Task prompt | Return exactly and only these lines: the first of the listing through the one containing "Vector = FreeCAD.Vector".

Excerpted data |
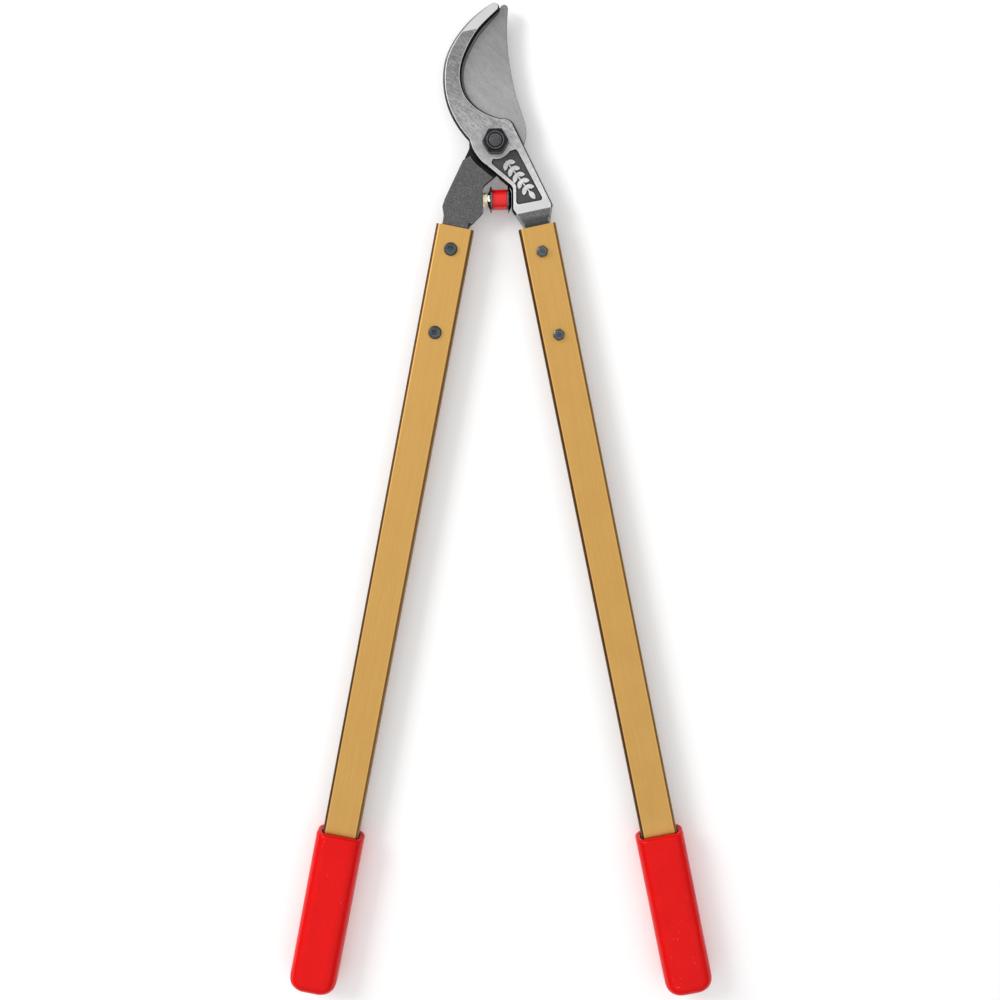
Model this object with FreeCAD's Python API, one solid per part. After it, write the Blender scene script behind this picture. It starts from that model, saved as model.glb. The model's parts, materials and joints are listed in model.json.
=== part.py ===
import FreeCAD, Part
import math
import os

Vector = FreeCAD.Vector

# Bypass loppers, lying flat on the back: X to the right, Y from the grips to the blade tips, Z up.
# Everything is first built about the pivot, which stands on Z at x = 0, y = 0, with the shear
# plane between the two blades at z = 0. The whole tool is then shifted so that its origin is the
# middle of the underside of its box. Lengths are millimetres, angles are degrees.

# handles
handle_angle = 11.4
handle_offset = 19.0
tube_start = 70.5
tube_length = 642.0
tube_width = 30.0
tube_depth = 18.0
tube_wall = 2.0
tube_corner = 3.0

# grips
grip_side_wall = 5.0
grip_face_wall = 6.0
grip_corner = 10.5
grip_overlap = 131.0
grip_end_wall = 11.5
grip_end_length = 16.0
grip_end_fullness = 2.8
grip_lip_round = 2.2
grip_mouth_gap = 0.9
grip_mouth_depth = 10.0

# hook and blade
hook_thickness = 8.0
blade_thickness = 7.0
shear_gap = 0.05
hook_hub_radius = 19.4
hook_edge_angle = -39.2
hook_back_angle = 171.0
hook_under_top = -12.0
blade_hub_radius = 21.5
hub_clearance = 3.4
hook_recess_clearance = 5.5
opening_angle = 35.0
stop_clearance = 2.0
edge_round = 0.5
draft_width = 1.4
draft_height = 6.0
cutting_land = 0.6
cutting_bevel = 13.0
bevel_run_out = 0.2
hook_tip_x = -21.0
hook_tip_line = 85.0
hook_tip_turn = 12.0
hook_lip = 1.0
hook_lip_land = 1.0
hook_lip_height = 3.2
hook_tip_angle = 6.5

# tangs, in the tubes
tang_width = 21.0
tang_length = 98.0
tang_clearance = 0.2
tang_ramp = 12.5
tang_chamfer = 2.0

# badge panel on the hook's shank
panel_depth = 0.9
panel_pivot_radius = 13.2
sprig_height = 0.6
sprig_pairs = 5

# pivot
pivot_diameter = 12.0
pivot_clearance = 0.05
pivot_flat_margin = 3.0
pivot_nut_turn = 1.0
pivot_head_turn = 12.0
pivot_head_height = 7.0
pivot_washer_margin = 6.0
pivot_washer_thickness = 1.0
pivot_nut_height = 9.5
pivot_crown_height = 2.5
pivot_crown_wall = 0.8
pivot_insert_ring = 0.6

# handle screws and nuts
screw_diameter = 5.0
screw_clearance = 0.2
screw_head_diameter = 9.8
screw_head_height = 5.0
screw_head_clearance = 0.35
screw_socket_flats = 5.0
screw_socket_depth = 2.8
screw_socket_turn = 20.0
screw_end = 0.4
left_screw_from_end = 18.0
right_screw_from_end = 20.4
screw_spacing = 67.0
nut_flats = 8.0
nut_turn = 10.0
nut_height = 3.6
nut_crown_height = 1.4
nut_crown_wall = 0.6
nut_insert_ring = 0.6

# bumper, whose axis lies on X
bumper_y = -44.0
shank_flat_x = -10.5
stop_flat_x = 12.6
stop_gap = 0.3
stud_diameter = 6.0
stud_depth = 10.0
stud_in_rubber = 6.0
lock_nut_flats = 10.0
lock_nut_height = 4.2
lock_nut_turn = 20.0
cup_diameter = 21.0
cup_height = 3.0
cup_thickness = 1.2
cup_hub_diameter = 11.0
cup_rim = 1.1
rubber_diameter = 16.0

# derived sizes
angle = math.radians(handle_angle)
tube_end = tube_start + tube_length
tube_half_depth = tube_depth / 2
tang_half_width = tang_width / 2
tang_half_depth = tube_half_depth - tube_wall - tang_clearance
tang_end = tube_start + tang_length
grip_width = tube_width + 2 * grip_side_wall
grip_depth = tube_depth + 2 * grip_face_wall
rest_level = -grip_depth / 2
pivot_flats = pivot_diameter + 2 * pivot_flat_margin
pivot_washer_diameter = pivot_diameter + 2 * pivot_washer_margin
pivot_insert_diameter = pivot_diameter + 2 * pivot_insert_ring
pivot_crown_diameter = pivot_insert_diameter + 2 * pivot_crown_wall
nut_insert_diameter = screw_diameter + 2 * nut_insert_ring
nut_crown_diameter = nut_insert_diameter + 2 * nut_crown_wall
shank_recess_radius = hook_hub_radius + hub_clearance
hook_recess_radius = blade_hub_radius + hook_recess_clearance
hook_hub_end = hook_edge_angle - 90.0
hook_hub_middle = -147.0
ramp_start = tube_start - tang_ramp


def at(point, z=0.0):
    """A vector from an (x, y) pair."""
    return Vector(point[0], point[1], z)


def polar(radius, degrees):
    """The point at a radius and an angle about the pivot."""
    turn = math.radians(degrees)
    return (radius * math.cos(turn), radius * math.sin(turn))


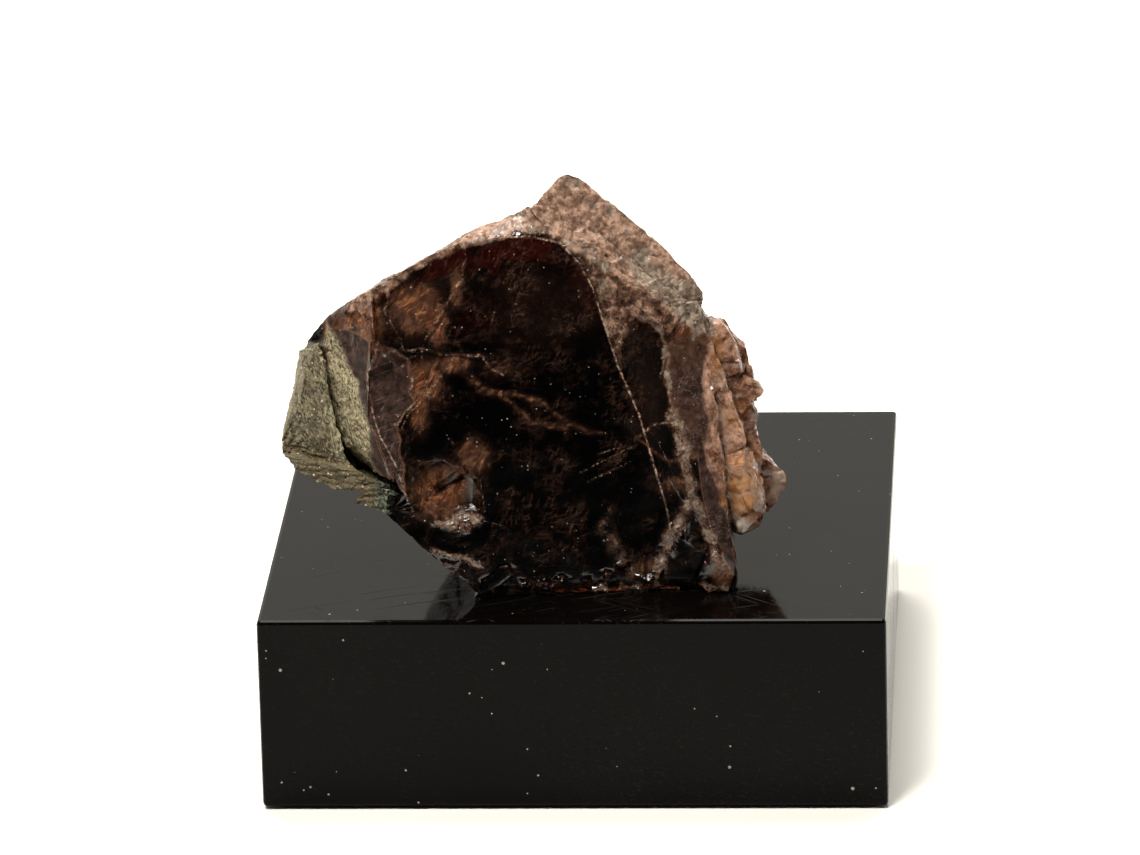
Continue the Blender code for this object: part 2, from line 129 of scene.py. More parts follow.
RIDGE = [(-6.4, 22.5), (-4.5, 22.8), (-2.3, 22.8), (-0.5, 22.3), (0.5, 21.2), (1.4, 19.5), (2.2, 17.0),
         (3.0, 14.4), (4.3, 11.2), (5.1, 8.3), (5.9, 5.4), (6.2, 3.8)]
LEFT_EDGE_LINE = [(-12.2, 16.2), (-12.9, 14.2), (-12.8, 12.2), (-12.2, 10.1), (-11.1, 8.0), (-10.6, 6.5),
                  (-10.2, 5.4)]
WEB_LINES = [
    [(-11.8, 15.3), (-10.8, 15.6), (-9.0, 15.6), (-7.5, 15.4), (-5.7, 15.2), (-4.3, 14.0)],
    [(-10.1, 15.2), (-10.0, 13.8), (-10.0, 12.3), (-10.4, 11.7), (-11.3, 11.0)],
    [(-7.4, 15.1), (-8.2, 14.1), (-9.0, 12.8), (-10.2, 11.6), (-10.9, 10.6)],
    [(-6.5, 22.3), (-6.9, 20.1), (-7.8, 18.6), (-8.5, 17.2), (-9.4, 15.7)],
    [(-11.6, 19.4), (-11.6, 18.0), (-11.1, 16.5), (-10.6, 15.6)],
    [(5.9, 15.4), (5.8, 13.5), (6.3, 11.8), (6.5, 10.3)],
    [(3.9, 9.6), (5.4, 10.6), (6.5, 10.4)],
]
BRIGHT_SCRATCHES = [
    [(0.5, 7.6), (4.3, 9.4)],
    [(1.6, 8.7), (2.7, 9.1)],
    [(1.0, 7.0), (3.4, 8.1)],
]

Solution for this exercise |
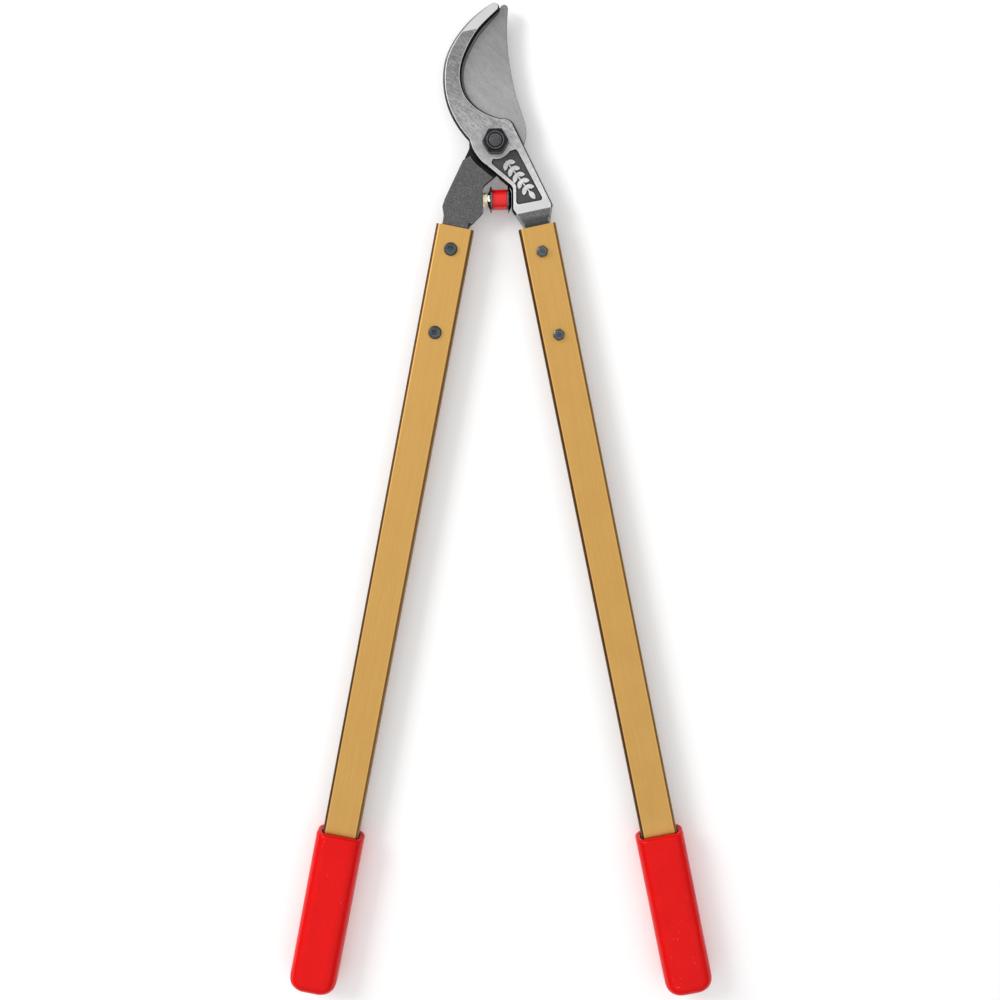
Model this object with FreeCAD's Python API, one solid per part. After it, write the Blender scene script behind this picture. It starts from that model, saved as model.glb. The model's parts, materials and joints are listed in model.json.
=== part.py ===
import FreeCAD, Part
import math
import os

Vector = FreeCAD.Vector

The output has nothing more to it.